Notes on Eisenstein's Battleship Potemkin

"The theatre must start to take its audience seriously. It must stop telling them stories they can understand."
Howard Barker

"I personally would like to bring a tortoise on stage, turn it into a racehorse, then into a hat, a song, a dragon, and a fountain or water. One can dare anything in the theatre, and it is the place where one dares the least. I want no other limits than the technical limits of stage machinery. People will say that my plays are music-hall turns or circus acts. So much the better - let's include the circus in the theatre! Let the playwright be accused of being arbitrary. Yes, the theatre is a place where one can be arbitrary. As a matter of fact, it is not arbitrary. The imagination is not arbitrary, it is revealing... I have decide not to recognise any laws except those of my imagination, and since the imagination obeys its own laws, this is further proof that, in the last resort, it is not arbitrary"
Eugene Ionesco

"Something is present in works of fantasy, which can only be likened to an elixir.
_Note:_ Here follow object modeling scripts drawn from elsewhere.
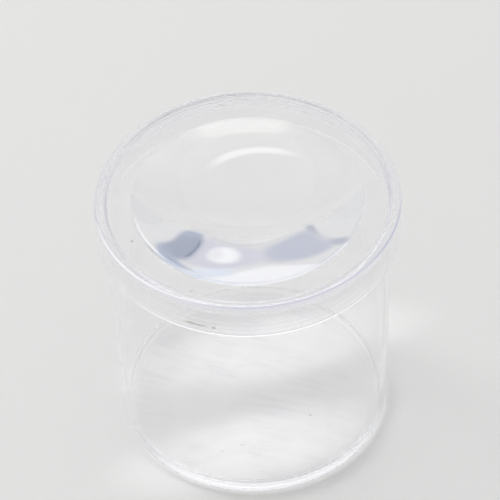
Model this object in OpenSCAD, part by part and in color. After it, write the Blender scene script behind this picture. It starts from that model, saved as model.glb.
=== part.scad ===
// Bug catcher jar: a round clear jar, and a lift-off lid that carries a magnifying lens.
// The origin is the centre of the foot, where the jar stands. +Z runs up through the lens.

/* [Jar] */
// Height of the jar, from the foot to the lip
jar_height = 61; // [40:0.5:90]
// Diameter of the jar at the lip, over the outside
mouth_diameter = 61.7; // [56:0.1:90]
// Diameter of the jar at the foot, over the outside
foot_diameter = 60.2; // [54:0.1:88]
// Thickness of the side wall
jar_wall = 1.3; // [0.9:0.05:2.5]
// Thickness of the floor
jar_floor = 1.5; // [1:0.05:3]
// Rounding of the outer corner at the foot
foot_round = 1.2; // [0.4:0.05:2]
// Rounding of the inner corner at the floor
floor_round = 1.6; // [0.5:0.05:3]
// Rounding of the lip's two corners
lip_round = 0.4; // [0.1:0.05:0.45]
// Width of the foot ring that the jar stands on, in from the outer corner's rounding
foot_ring = 1.6; // [0.8:0.1:5]
// Depth of the shallow recess inside the foot ring
foot_recess = 0.3; // [0.1:0.05:0.6]
// Diameter of the round gate mark in the middle of the underside
gate_diameter = 15; // [6:0.5:24]
// Depth of the gate mark above the recess
gate_depth = 0.25; // [0.1:0.05:0.5]

/* [Lid] */
// Gap between the jar's lip and the inside of the lid's skirt, on each side
lid_fit = 0.45; // [0.2:0.05:0.9]
// Thickness of the skirt
skirt_wall = 1.2; // [0.9:0.05:2.5]
// Depth of the skirt below the underside of the panel
skirt_depth = 6.2; // [3:0.1:12]
// Thickness of the panel that holds the lens
panel_thickness = 1.6; // [1:0.05:3]
// Height of the rim above the panel
rim_height = 0.9; // [0.4:0.05:3]
// Width of the rim across its top
rim_width = 2.1; // [1.2:0.05:4]
// Rounding of the lid's outer top edge
edge_round = 1.1; // [0.3:0.05:1.15]
// Rounding of the lid's small edges
small_round = 0.25; // [0.05:0.05:0.35]

/* [Lens] */
// Diameter of the magnifying lens
lens_diameter = 49.3; // [30:0.1:52]
// Gap round the lens in the panel's opening
lens_fit = 0.05; // [0.02:0.01:0.15]
// How far the upper face rises at its middle
lens_crown = 2.5; // [0.5:0.1:5]
// How far the lower face bulges at its middle
lens_belly = 6.4; // [3:0.1:8]

/* [Hidden] */
// Steps in a full turn
$fn = 180;
// Steps in the arc of one rounded corner
corner_steps = 6;
// How far a cut runs past the face that it leaves through
overrun = 1;

mouth_radius = mouth_diameter / 2;
foot_radius = foot_diameter / 2;
lens_radius = lens_diameter / 2;
opening_radius = lens_radius + lens_fit;
skirt_inner = mouth_radius + lid_fit;
skirt_outer = skirt_inner + skirt_wall;
rim_inner = skirt_outer - rim_width;
recess_radius = foot_radius - foot_round - foot_ring;
gate_radius = gate_diameter / 2;

// Largest share of a wall that one rounded corner may take
round_share = 0.45;
lip_corner = min(lip_round, jar_wall * round_share);
rim_corner = min(small_round, rim_height * round_share);
skirt_corner = min(small_round, skirt_wall * round_share);
edge_corner = min(edge_round, rim_width - 2 * rim_corner);

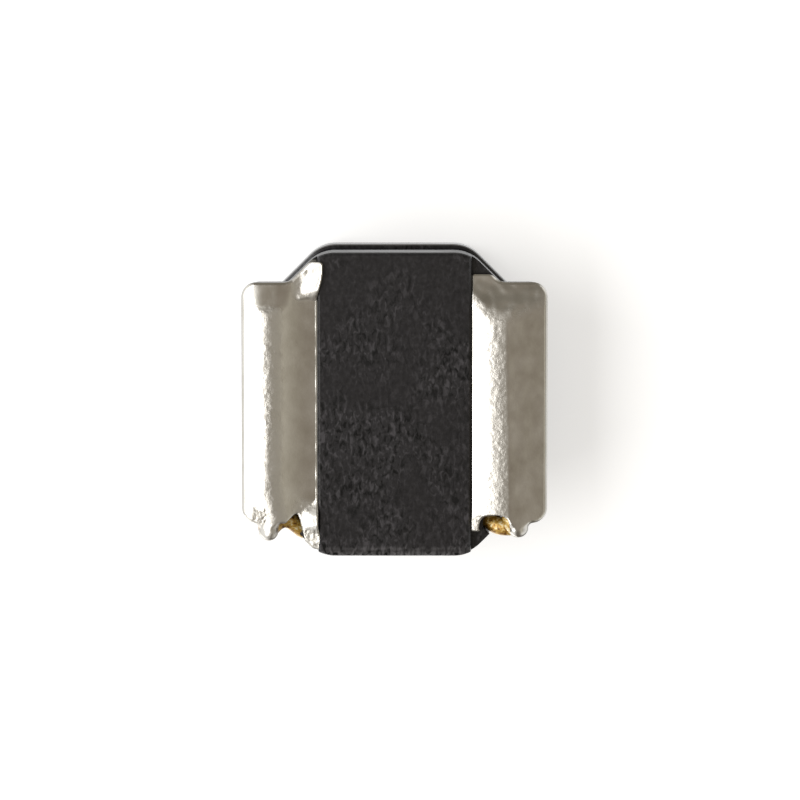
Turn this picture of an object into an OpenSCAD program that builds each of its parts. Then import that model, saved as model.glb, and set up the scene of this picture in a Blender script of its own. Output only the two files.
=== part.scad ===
// Shielded wire-wound power inductor for surface mounting.
// A ferrite drum core carries a short winding of thick enamelled copper wire. Ferrite-filled resin
// fills the window between the flanges. The wire ends come round the front edge of the lower flange
// and lie in grooves in its two side steps, under the solder of the terminals.
// Millimetres. The origin is the middle of the seating plane, the board is below, +Z points away
// from it. The wire ends come out at the front, which is -Y. The terminals are at -X and +X.

/* [Body] */
// Width over both terminals and depth of the core
body_w = 4.9; // [4.7:0.05:5.3]
// Height over everything
body_h = 2.0; // [1.9:0.05:2.4]
// Straight part and corner cut of the octagon: x plus y along the cut
corner_sum = 3.65; // [3.60:0.01:3.75]
// Radius where the sides run into the corner cuts
corner_r = 0.6; // [0.4:0.05:0.7]

/* [Drum core] */
// Thickness of the upper flange
upper_t = 0.40; // [0.30:0.05:0.45]
// Level of the inner face of the lower flange
lower_top = 0.60; // [0.58:0.01:0.62]
// Diameter of the post
post_d = 2.3; // [2.0:0.1:2.3]
// Rounding of the pressed edges
edge = 0.05; // [0.03:0.01:0.07]
// Level of the central land above the seating plane
land_z = 0.08; // [0.06:0.01:0.12]
// Half width of the central land between the terminals
land_half = 1.22; // [1.15:0.01:1.30]
// Level of the side steps
step_z = 0.30; // [0.29:0.01:0.32]
// Front edge of the side tabs
tab_front = -1.88; // [-1.90:0.01:-1.86]
// Back edge of the side tabs
tab_back = 1.94; // [1.85:0.01:1.97]
// Corner radius of the side tabs
tab_r = 0.22; // [0.10:0.02:0.30]
// Half width of the slot in the corner cut that lets a wire end through
notch_r = 0.17; // [0.165:0.005:0.18]

/* [Winding] */
// Diameter of the wire with its enamel
wire_d = 0.30; // [0.28:0.01:0.30]
// Line of the wire end under the right terminal
lead_right_x = 2.04; // [2.00:0.01:2.08]
// Line of the wire end under the left terminal
lead_left_x = 1.88; // [1.86:0.01:1.95]
// Where the wire ends are cut off
lead_end_y = 1.34; // [1.0:0.02:1.4]
// Level of the wire ends in the grooves
lead_z = 0.22; // [0.20:0.01:0.23]

/* [Terminals] */
// Thickness of the fired electrode with its plating
plating = 0.03; // [0.02:0.005:0.03]
// Thickness of the solder on the side faces
solder_side = 0.03; // [0.02:0.01:0.04]
// Width of the flat the terminal stands on
seat_w = 0.16; // [0.12:0.02:0.20]
// How far the terminals climb the flange edge
wrap_top = 0.52; // [0.45:0.01:0.55]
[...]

This mysterious element, often referred to as 'pure nonsense', brings with it the flavour and aroma of that larger and impenetrable world in which we and all the heavenly bodies have their being. The term 'nonsense' is one of the most baffling words in our vocabulary. It has a negative quality only, like death. Nobody can explain nonsense: it can only be demonstrated. To add, moreover, that sense and nonsense are interchangeable is only to labor the point. Nonsense belongs to other worlds, other dimensions, and the gesture with which we put it from us at times, the finality with which we dismiss it, testifies to its disturbing nature. Whatever we cannot include within our narrow framework of comprehension, we reject. Thus profundity and nonsense may be seen to have certain unsuspected affinities."